Axion Dark Matter Experiment (ADMX)
The Axion Dark Matter Experiment (ADMX) brings together scientists from 10 institutions from the United States and the United Kingdom to hunt for a theoretical particle called an axion, which may solve the mystery of dark matter. The experiment is managed by Fermilab and housed at the University of Washington.
What is an axion?
While much of the hunt for dark matter has focused on weakly interacting massive particles (WIMPs), a different theory suggests that the dark matter that holds galaxies together might be made up of a vast number of low-mass particles that are almost invisible to detection. Theorist Frank Wilczek named this particle the axion in the 1980s, and that decade saw the beginning of a 30-plus-year research and development effort to detect axions, if they exist.
How does ADMX work?
ADMX is an axion haloscope, which is basically a large, low-noise radio receiver that can be tuned to different frequencies. Axions almost never interact with matter, but with the aid of a strong magnetic field and a cold, dark, properly tuned reflective box, ADMX can detect photons created when axions convert into electromagnetic waves inside the detector.
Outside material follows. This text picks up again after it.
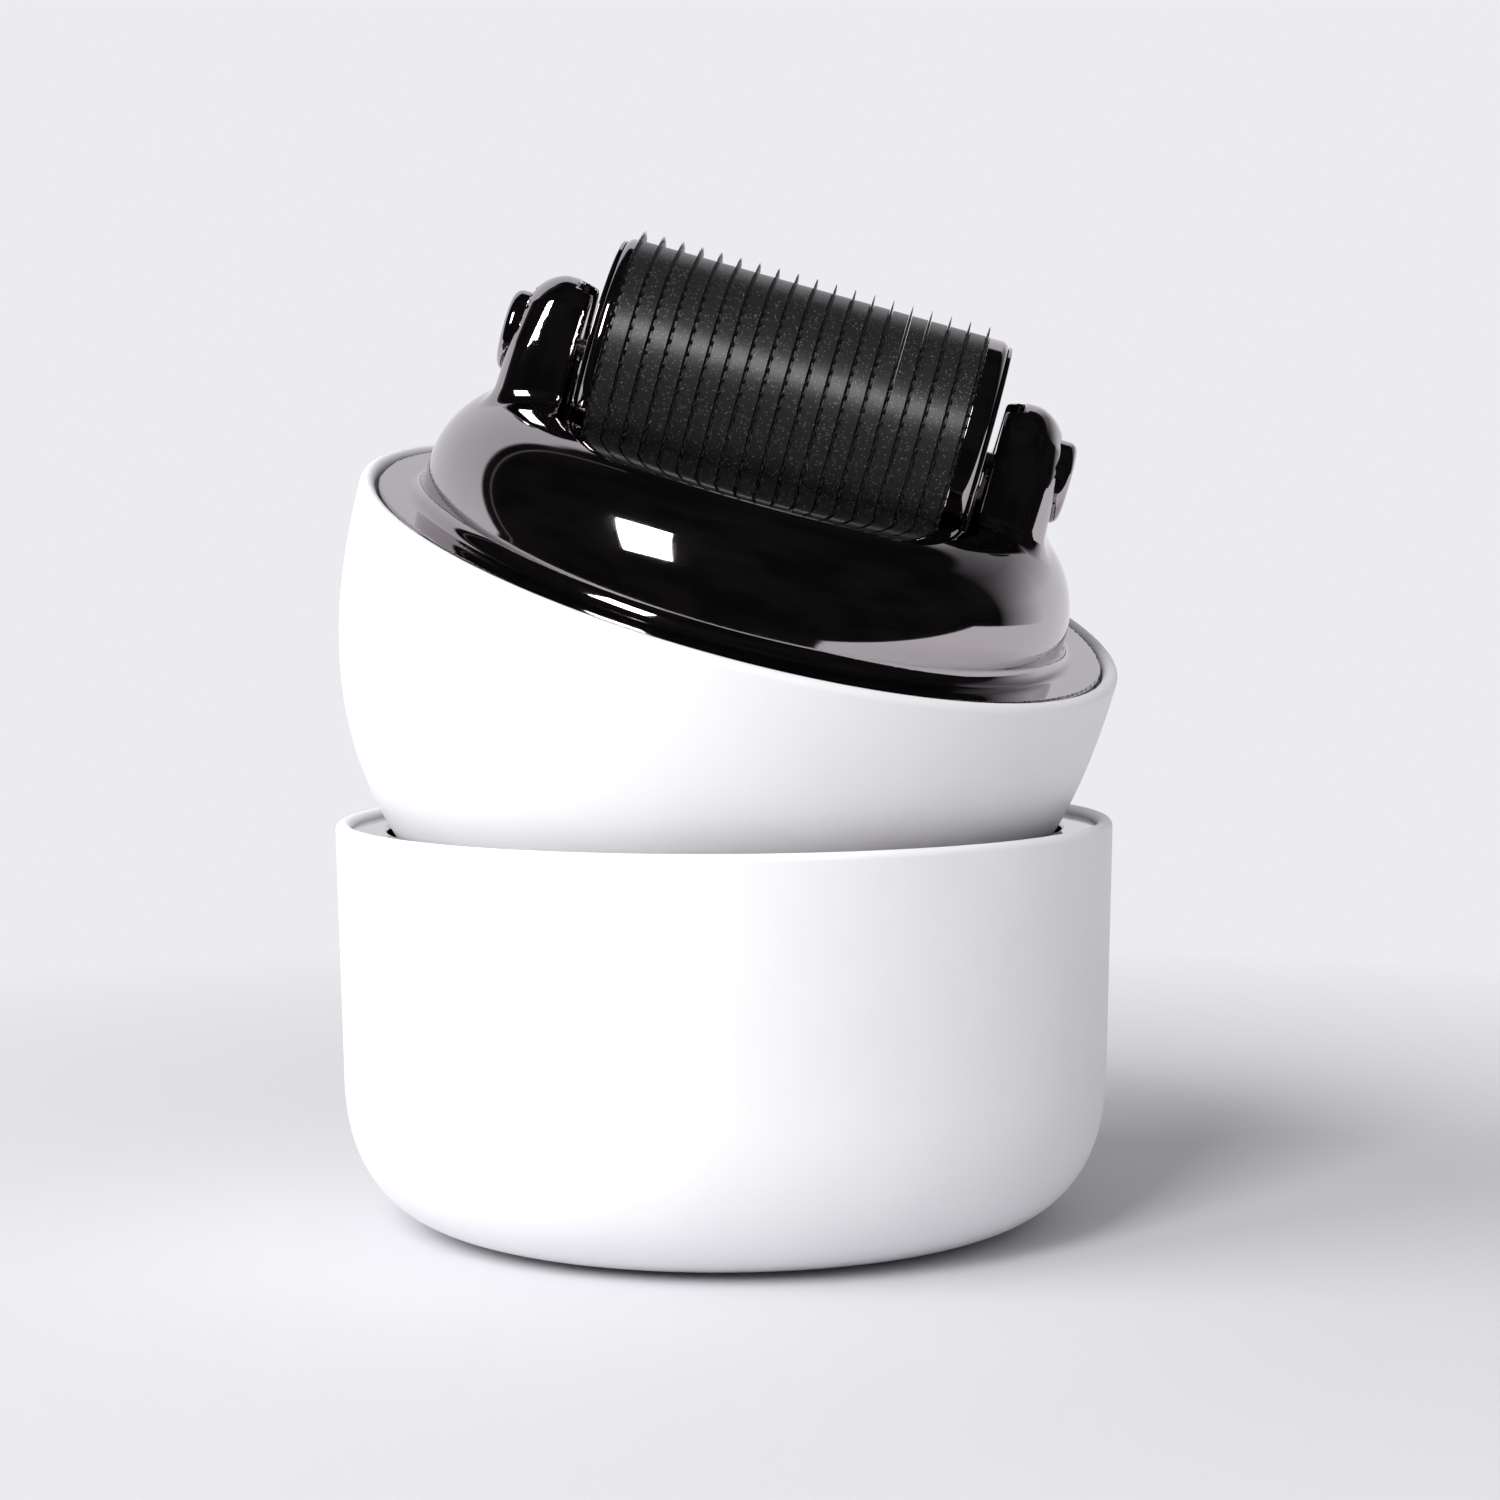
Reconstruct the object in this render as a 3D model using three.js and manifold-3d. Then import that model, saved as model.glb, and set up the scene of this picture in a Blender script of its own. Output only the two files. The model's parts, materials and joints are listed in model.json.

The team will turn the radio dial, testing millions of frequencies at an unprecedented level of sensitivity, listening for the telltale signs of axions.
The ADMX collaboration includes scientists at Fermilab, the University of Washington, Lawrence Livermore National Laboratory, Pacific Northwest National Laboratory, Los Alamos National Laboratory, the National Radio Astronomy Observatory, the University of California at Berkeley, the University of Chicago, the University of Florida and the University of Sheffield.